Reconquering New Mexico turned out to be relatively simple. The Pueblos had all fallen out with each other and the centuries-old jealousies and bickering among them had taken over again. Most pueblos were primarily agrarian societies and they didn't have much of a warrior class. If push came to shove they could fight but they couldn't properly defend themselves against the Spanish (or the Comanches, the Apaches, the Navajos, the Utes, the Kiowas). In addition, individuals from certain pueblos worked with the Spanish to help them retake other Pueblos by sharing their knowledge of back doors, hidden trails, defensive strategies, etc. Some of the pueblos even allied themselves directly with the Spanish and provided dozens of warriors to their cause.

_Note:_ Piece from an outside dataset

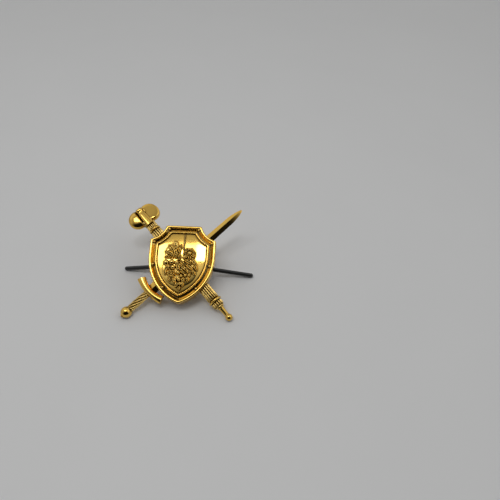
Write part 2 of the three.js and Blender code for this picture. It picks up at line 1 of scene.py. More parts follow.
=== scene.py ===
"""The looks of a gilt uniform badge: a studded shield over a crossed sword and mace, with two wire prongs.

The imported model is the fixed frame. Every shown piece is a fine surface worked out with numpy in the badge's
own millimetres, where x runs to the right across the face, y towards the shield's flat top and z out of the
face, and z = 0 is the flat back. A surface is then leaned back and shifted into the row frame, in metres.
"""

import json
import logging
import math
from dataclasses import dataclass, field
from enum import Enum
from typing import Any, Callable, Sequence

import bpy
import numpy as np
from mathutils import Matrix, Vector


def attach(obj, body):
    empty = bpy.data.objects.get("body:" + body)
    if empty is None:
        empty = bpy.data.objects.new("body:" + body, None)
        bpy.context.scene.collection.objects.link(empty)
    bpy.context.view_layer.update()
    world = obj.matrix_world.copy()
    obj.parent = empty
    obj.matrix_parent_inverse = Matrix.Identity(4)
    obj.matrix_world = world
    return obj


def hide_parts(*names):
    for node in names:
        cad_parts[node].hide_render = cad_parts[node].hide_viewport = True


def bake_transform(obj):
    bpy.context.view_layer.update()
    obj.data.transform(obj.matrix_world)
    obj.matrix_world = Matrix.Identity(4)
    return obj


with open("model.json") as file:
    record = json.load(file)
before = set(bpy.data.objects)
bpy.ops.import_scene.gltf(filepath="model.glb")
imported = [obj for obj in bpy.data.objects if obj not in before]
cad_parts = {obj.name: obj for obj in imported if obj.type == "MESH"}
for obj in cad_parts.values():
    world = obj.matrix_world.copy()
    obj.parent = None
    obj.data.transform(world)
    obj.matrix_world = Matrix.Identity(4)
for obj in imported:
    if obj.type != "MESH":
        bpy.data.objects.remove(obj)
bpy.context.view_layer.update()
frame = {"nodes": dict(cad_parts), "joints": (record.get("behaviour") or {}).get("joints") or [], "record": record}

LOG = logging.getLogger("badge")
MM = 0.001
SOLDER_GAP = 0.05  # the film between two soldered pieces
FALL = 3.5  # how steeply a part of the relief drops at its edge, in mm for all of what is left

Array = np.ndarray


# ---------------------------------------------------------------- colours and nodes


def linear(hex_colour: int, alpha: float = 1.0) -> tuple[float, float, float, float]:
    """Turns an sRGB colour into the linear values that a shader takes.

    Args:
        hex_colour: The colour as 0xRRGGBB.
        alpha: The fourth value.

    Returns:
        Linear red, green, blue and alpha.
    """
    channels = [((hex_colour >> shift) & 255) / 255 for shift in (16, 8, 0)]
    red, green, blue = [c / 12.92 if c <= 0.04045 else ((c + 0.055) / 1.055) ** 2.4 for c in channels]
    return red, green, blue, alpha


def add(tree: bpy.types.NodeTree, kind: str, settings: dict | None = None, **inputs: Any) -> bpy.types.Node:
    """Adds a node with its settings and its inputs.

    Args:
        tree: The node tree.
        kind: The node's type name without its ShaderNode prefix.
        settings: Properties of the node itself.
        **inputs: Values or output sockets by input name, or by number as _0, _1 and so on.

    Returns:
        The new node.
    """
    node = tree.nodes.new("ShaderNode" + kind)
    for key, value in (settings or {}).items():
        setattr(node, key, value)
    for key, value in inputs.items():
        socket = node.inputs[int(key[1:])] if key[0] == "_" and key[1:].isdigit() else node.inputs[
            key.replace("_", " ")
        ]
        if isinstance(value, bpy.types.NodeSocket):
            tree.links.new(value, socket)
        else:
            socket.default_value = value
    return node


def per_mm(size_mm: float) -> float:
    """Noise scale whose cells are about size_mm across, on Object coordinates in metres."""
    return 1 / (size_mm * MM)


class Ground(Enum):
    """What lies under a finish's colour."""

    METAL = 1.0
    LACQUER = 0.0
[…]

Once the Spanish settled back into northern New Mexico, they went about some things differently. Even the missionaries acted differently as the Franciscans were mostly out and the Jesuits in. Many Puebloans returned to practice Mass but at the same time they were allowed to be openly involved in kiva ceremonies and public sacred dances. The Spanish never again tried to force the villagers to change their religion. The Spanish also made another new rule: people not of Spanish blood were not allowed to own (or carry) Spanish weapons, nor were they allowed to own or ride horses or mules. Slaves also had to come from tribes that were clearly not under the rule of the King of Spain.

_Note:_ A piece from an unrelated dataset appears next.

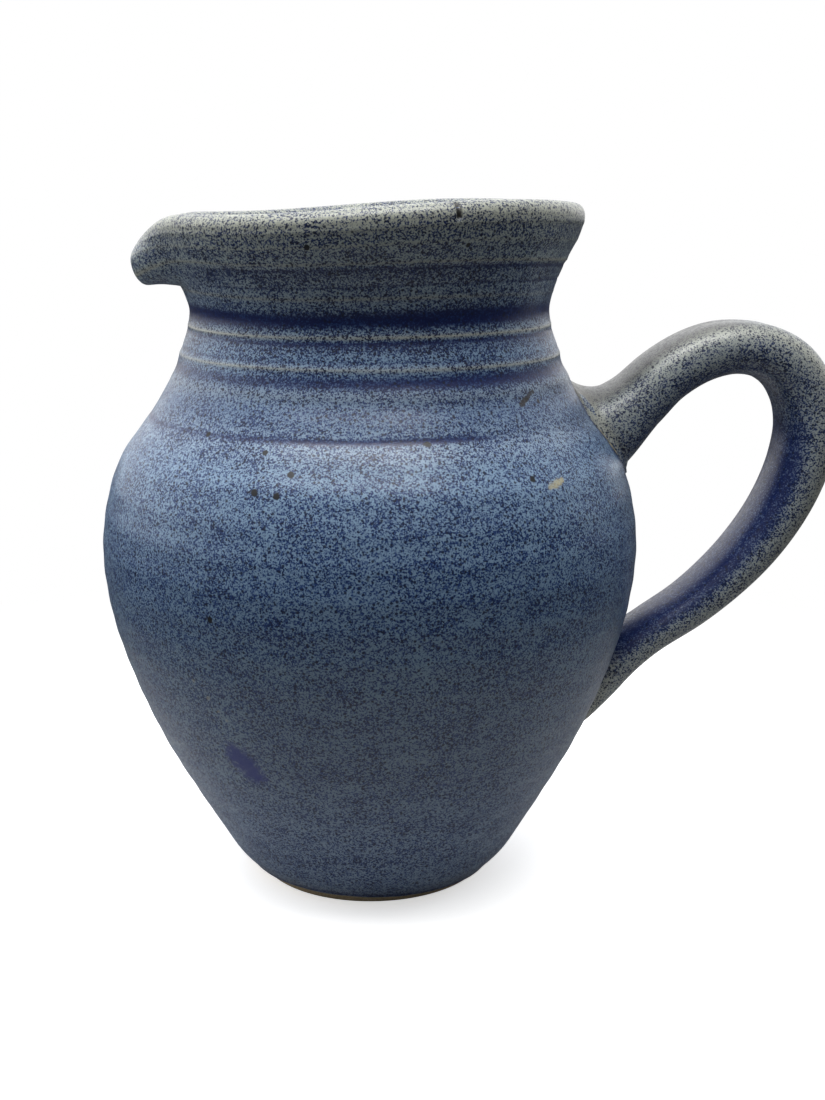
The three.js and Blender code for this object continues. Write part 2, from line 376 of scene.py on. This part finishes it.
def speckled(tree, ground, thin, pool, depth=0.95):
    """The glaze's colour, a ground full of cobalt specks with navy pins, worn to beige or pooled to blue"""
    blotch = tree.noise(2300, 1.2, 0.5)
    grains = tree.add("TexVoronoi", {"Vector": tree.place, "Scale": 2500.0, "Randomness": 1.0})
    cloud = tree.noise(85, 3.0, 0.6, tree.stretched((1.0, 1.0, 2.2)))
    level = tree.math("ADD", blotch, tree.swing(cloud, 0.40))
    level = tree.math("ADD", level, tree.swing(tree.random(grains), 0.44))
    level = tree.math("ADD", level, tree.math("MULTIPLY", pool, 0.22))
    level = tree.math("SUBTRACT", level, tree.math("MULTIPLY", thin, 0.10))
    bright = tree.mix(1.0, ground, (1.35, 1.35, 1.30), "MULTIPLY")
    pale = tree.mix(tree.fade(level, 0.28, 0.48), bright, ground)
    colour = tree.mix(tree.fade(level, 0.42, 0.62), pale, COBALT)
    colour = tree.mix(tree.fade(level, 0.62, 0.78), colour, NAVY)
    worn = tree.mix(tree.fade(level, 0.52, 0.64), BEIGE, IRON_SPECK_AND_SHADE)
    colour = tree.mix(thin, colour, worn)
    colour = tree.mix(tree.fade(thin, 0.55, 0.9, 0.0, 0.8), colour, RUBBED)
    deep = tree.mix(tree.fade(level, 0.42, 0.66), COBALT, DEEP)
    colour = tree.mix(tree.fade(pool, 0.10, 0.75, 0.0, depth), colour, deep)
    cells = tree.add("TexVoronoi", {"Vector": tree.place, "Scale": 860.0, "Randomness": 1.0})
    round_pin = tree.fade(cells.outputs["Distance"], 0.42, 0.24)
    pins = tree.math("MULTIPLY", round_pin, tree.fade(tree.random(cells), 0.66, 0.70))
    return tree.mix(tree.math("MULTIPLY", pins, 0.9), colour, NAVY), blotch


def on_wall(az, z):
    """A point of the glazed wall, by degrees round from the front and height"""
    radius = np.interp(z, WALL_LINE[:, 1], WALL_LINE[:, 0])
    return formed(radius, z, math.radians(az + 90))


# Marks of the firing on the wall: degrees from the front, height, size in millimetres
SMUDGE = [(-35.8, 54.5, 5.4), (-34.0, 52.0, 6.2), (-32.4, 49.0, 5.4)]
IRON_STREAK = [
    (39.4, 146.8, 0.9), (40.4, 147.2, 1.1), (41.4, 147.7, 1.2), (42.4, 148.2, 1.2), (43.4, 148.7, 1.1),
    (44.6, 149.2, 0.9), (45.8, 149.6, 0.8), (46.8, 147.2, 0.8),
]
BEIGE_SPOT = [
    (36.9, 127.0, 1.1), (38.0, 127.2, 1.5), (39.1, 127.5, 1.6), (40.2, 127.8, 1.5), (41.2, 128.1, 1.1),
]
BLACK_DOTS = [
    (33.0, 129.5, 1.1), (-27.0, 128.0, 1.3), (-22.0, 127.5, 1.1), (-20.0, 132.5, 1.1), (-45.0, 140.0, 1.0),
    (10.0, 139.5, 1.0), (-27.0, 137.0, 0.9), (-35.0, 95.0, 0.9), (-18.0, 191.0, 0.8), (22.0, 189.0, 0.8),
]
SCRATCHES = [(-42.0, 76.0, 0.7), (-39.0, 71.5, 0.9), (-37.0, 68.0, 0.7), (-35.5, 65.5, 0.6)]


def marked(tree, colour, marks, tint, share=1.0, soft=0.5):
    """The colour with a set of marks laid over it"""
    for az, z, size in marks:
        spot = tree.near(on_wall(az, z), size, soft)
        colour = tree.mix(tree.math("MULTIPLY", spot, share), colour, tint)
    return colour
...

In the end, it was as though the Pueblo Indians and the invading Spaniards reached a compromise that was more respectful of the Indians and allowed for a more peaceful and possibly prosperous settlement of northern New Mexico. That compromise held until 1821 when the Mexican Revolution changed everything again. The Mexicans won and forced the Spanish to abandon the area. Over the next several years the increasingly paranoid Mexican government forced more and more people of Spanish descent out of the New World and in that process, they forced virtually all priests of European birth out with them (one of the first groups of travelers to cross the Santa Fe Trail headed east carried six Spaniards with them, one a woman, all ostensibly on their way back to Europe but most were soon settled in the St. Louis area). The Mexican territories were thrown into chaos with the collapse of Spanish feudalism and its religious sub-trappings. Northern New Mexico and southern Colorado saw the rise of Los Hermanos Penitentes as local people acted to fill the religious (and civic) void created by the on-going expulsion of Spanish citizens (and priests). The next big shock the pueblos faced came with the Mexican-American War in 1846-1848... but that's another story.

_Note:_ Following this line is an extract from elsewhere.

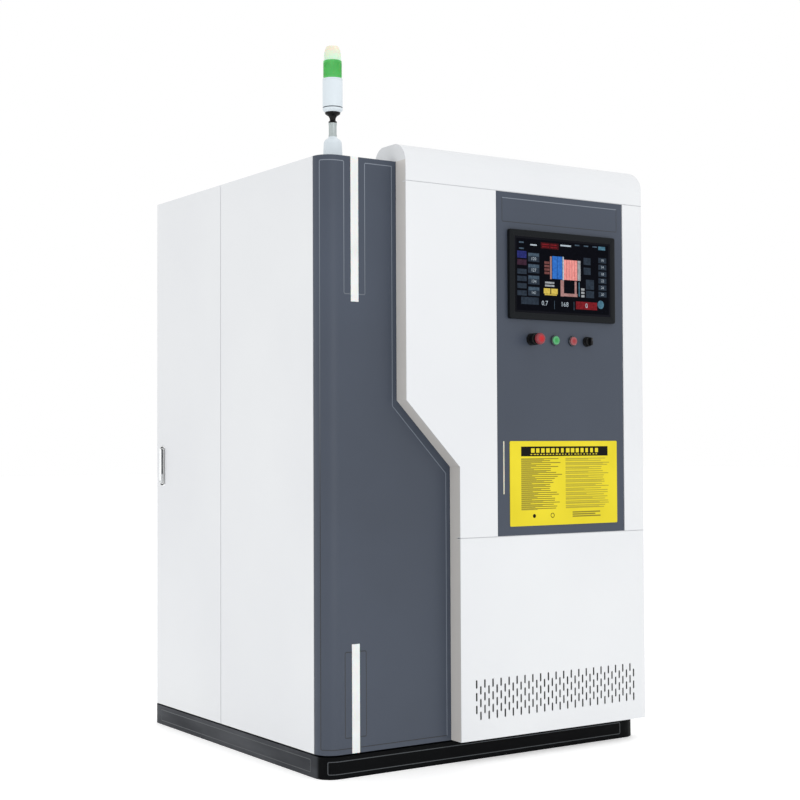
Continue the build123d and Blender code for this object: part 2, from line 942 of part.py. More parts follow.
# Signal light: turned pieces stacked on one axis
def make_signal_light():
    groove_diameter = light_body_diameter - 2 * light_groove
    pieces = {
        "signal_light_base": stacked(
            light_foot_diameter,
            (light_foot_height, light_neck_diameter),
            (light_shoulder_height, light_shoulder_diameter),
            (light_slope_height, light_pole_diameter),
        ),
        "signal_light_pole": stacked(
            light_pole_diameter,
            (light_pole_length, light_pole_diameter),
        ),
        "signal_light_joint": stacked(
            light_pole_diameter,
            (light_socket_height, light_pole_diameter),
            (light_waist_step, light_waist_diameter),
            (light_waist_height, light_waist_diameter),
            (light_cone_height, light_cone_diameter),
            (light_cone_rim, light_cone_diameter),
        ),
        "signal_light_body": stacked(
            light_cone_diameter,
            (light_body_edge, light_body_diameter),
            (light_ring_height, light_body_diameter),
            (light_groove, groove_diameter),
            (light_groove, light_body_diameter),
            (light_body_height, light_body_diameter),
        ),
        "signal_light_lens": stacked(
            light_lens_diameter,
            (light_lens_height, light_lens_diameter),
        ),
        "signal_light_cap": stacked(
            light_cap_diameter,
            (light_cap_wall_height, light_cap_diameter),
            (light_cap_shoulder_height, light_cap_shoulder_diameter),
            (light_cap_crown_height, light_cap_top_diameter),
        ),
    }
    z = body_top
    for name, (profile, height) in pieces.items():
        parts[name] = Pos(light_x, light_y, z) * turned(profile)
        z += height


# Vessel on its skirt, with the jacket bands, and the burner on top
def make_vessel():
    skirt_diameter = vessel_diameter - 2 * skirt_inset
    vessel = upright(skirt_diameter, floor_top, vessel_bottom, 0, vessel_y)
    shell = upright(vessel_diameter, vessel_bottom, vessel_top, 0, vessel_y)
    vessel += chamfer(shell.faces().sort_by(Axis.Z)[-1].edges(), vessel_chamfer)
    spacing = (vessel_top - vessel_bottom) / (band_count + 1)
    for band in range(band_count):
        z = vessel_bottom + spacing * (band + 1)
        vessel += upright(
            vessel_diameter + 2 * band_thickness, z - band_width / 2, z + band_width / 2, 0, vessel_y
        )
    parts["vessel"] = vessel
    neck_top = vessel_top + burner_neck_height
    drum = upright(burner_diameter, neck_top, burner_top, 0, vessel_y)
    drum = chamfer(drum.faces().sort_by(Axis.Z)[-1].edges(), burner_chamfer)
    parts["burner"] = drum + upright(burner_neck_diameter, vessel_top, neck_top, 0, vessel_y)


# Flue and pipes, each straight from the vessel or the burner through the back panel
def make_connections():
    clear = 2 * pipe_fit + 2 * band_thickness
    around_vessel = upright(vessel_diameter + clear, floor_top, body_top, 0, vessel_y)
    around_burner = upright(burner_diameter + 2 * pipe_fit, floor_top, body_top, 0, vessel_y)
    flue_bore = flue_diameter - 2 * flue_wall
    flue_end = back + flue_proud
    flue = rod(flue_diameter, vessel_y, flue_end, 0, flue_z)
    flue += rod(flue_diameter + 2 * rosette_width, back, back + rosette_thickness, 0, flue_z)
    flue -= rod(flue_bore, vessel_y, flue_end + overcut, 0, flue_z)
    parts["flue_outlet"] = flue - around_vessel

    tubes, flanges = [], []
    end = back + pipe_proud
    for (x, z), size in pipes:
        tube_solid = rod(size.outer, vessel_y, end, x, z)
        tube_solid -= rod(size.bore, vessel_y, end + overcut, x, z)
        tubes.append(tube_solid - (around_burner if z > vessel_top else around_vessel))
        start = end - size.flange_thickness
        flange = rod(size.flange, start, end, x, z)
        flange -= rod(size.outer + 2 * pipe_fit, start, end, x, z)
        for bolt in PolarLocations(size.bolt_circle / 2, bolt_count, start_angle=180 / bolt_count):
            spot = bolt.position
            flange -= rod(size.bolt_hole, start, end, x + spot.X, z + spot.Y)
        flanges.append(flange)
    parts["connection_pipes"] = Compound(children=tubes)
    parts["pipe_flanges"] = Compound(children=flanges)


make_plinth()
make_frame()
make_side_panels()
make_corner_panel()
make_inner_wall()
make_back_panel()
make_roof()
make_light_strips()
make_cover_left()
make_cover_right()
make_cover_lower()
make_cover_trim()
make_cover_rails()
make_hood()
make_control_panel()
make_screen()
make_emergency_stop()
make_push_buttons()
make_selector()
make_notice()
make_light_line()
make_side_door()
make_hinges()
make_handle()
make_signal_light()
make_vessel()
make_connections()

os.makedirs("parts", exist_ok=True)
for node, shape in parts.items():
    export_step(shape, f"parts/{node}.step")
print(len(parts), "nodes")
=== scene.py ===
# %% [markdown]
# # A cabinet steam boiler
#
# The real machine is a steel cabinet about 1.8 m high. White powder-coated panels stand on a black
# plinth, a slate corner carries two light strips, and a raised cover with a stepped left edge holds
# the touch screen. A small signal light stands on the roof.
#
# The solids come from CAD with the hinge, the handle and the buttons already in place. This file
# dresses them: it gives every panel its finish, and adds the small parts that CAD leaves plain.
# Run the cells from top to bottom. Each one prints what it made.

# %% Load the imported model
import math

import bmesh
import bpy
from mathutils import Matrix, Vector


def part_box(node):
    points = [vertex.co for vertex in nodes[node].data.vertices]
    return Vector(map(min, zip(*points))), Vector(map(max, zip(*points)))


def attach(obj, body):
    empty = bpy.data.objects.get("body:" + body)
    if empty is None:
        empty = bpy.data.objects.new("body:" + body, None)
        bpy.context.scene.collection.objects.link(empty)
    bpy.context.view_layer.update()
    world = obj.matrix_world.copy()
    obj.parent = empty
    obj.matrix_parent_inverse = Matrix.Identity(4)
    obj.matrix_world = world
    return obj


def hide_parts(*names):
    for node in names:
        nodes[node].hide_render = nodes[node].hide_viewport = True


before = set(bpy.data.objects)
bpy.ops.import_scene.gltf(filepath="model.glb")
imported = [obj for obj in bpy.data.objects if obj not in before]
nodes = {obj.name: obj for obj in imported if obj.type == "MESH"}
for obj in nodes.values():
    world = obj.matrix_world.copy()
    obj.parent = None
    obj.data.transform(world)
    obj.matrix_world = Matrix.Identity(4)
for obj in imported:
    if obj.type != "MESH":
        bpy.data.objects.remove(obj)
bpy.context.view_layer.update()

print("CAD pieces:", len(nodes))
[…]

The materials we have now that record the events being recounted above are Spanish in origin and are somewhat suspect as there is evidence the Spanish authorities kept records that did not tell of their worst atrocities and that placed nearly all the blame for the uprising on the pueblo "savages". Franklin Folsom published Red Power on the Rio Grande: The Native American Revolution of 1680 in 1973 as an examination of the Spanish records from the Pueblo Indian perspective and he arrives at what is probably the most close-to-true narrative of what really happened. I highly recommend it to anyone who is truly interested in learning a bit about the "other" side.